III.      Positions of the Parties

A.     Respondent's Exceptions

      The Respondent disputes the Judge's finding that the GC established a prima facie case of unlawful discrimination. According to the Respondent, the Judge failed to find that the lowered performance appraisal was motivated by anti-union animus, as required by United States Dep't of the Air Force, 315th Airlift Wing, Charleston Air Force Base, Charleston, S.C., 56 FLRA 927 (2000) (Charleston Air Force Base). In this connection, the Respondent asserts that neither the immediate supervisor nor the third-line supervisor had anti-union animus. In addition, the Respondent asserts that both supervisors testified that the third-line supervisor did not direct the immediate supervisor to lower the Union President's performance appraisal. In support of this claim, the Respondent notes that the immediate supervisor changed elements "that she and [the third-line supervisor] had not discussed." Exception at 14.

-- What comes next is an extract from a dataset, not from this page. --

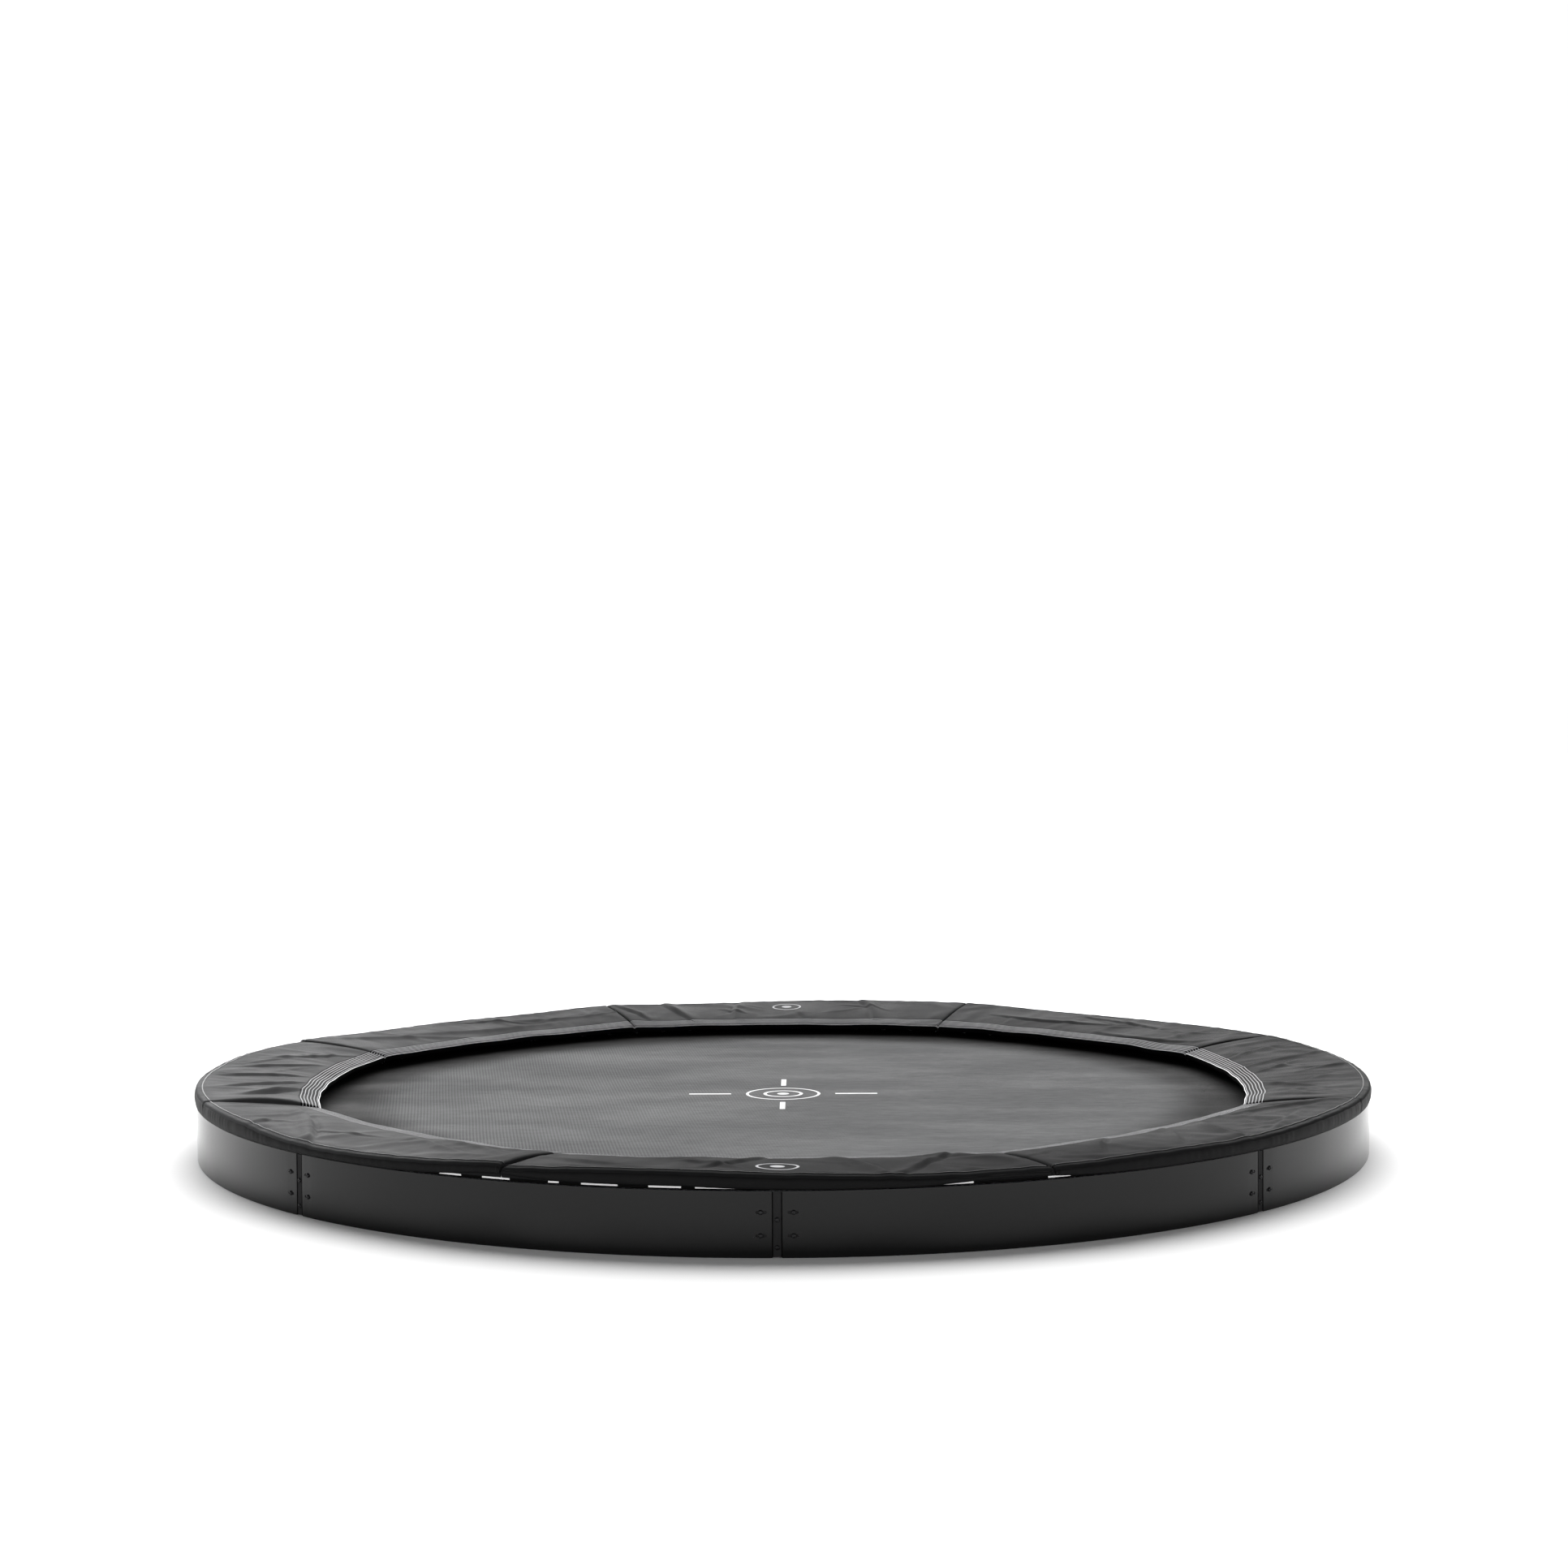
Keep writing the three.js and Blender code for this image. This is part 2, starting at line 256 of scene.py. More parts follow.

      The Respondent claims the Judge's decision is not supported by the third-line supervisor's decision to eliminate the narrative comments from the Union President's performance appraisal. In this regard, the Respondent claims the supervisor was merely complying with the Respondent's policy, consistent with the rating form's instructions, "that elements rated as met not be accompanied by comments . . . ." Id. at 15. Also, according to the Respondent, the closeness in time of the Union President's increased protected activity and the lowered performance appraisal is insignificant because performance appraisals occur at the same time each year.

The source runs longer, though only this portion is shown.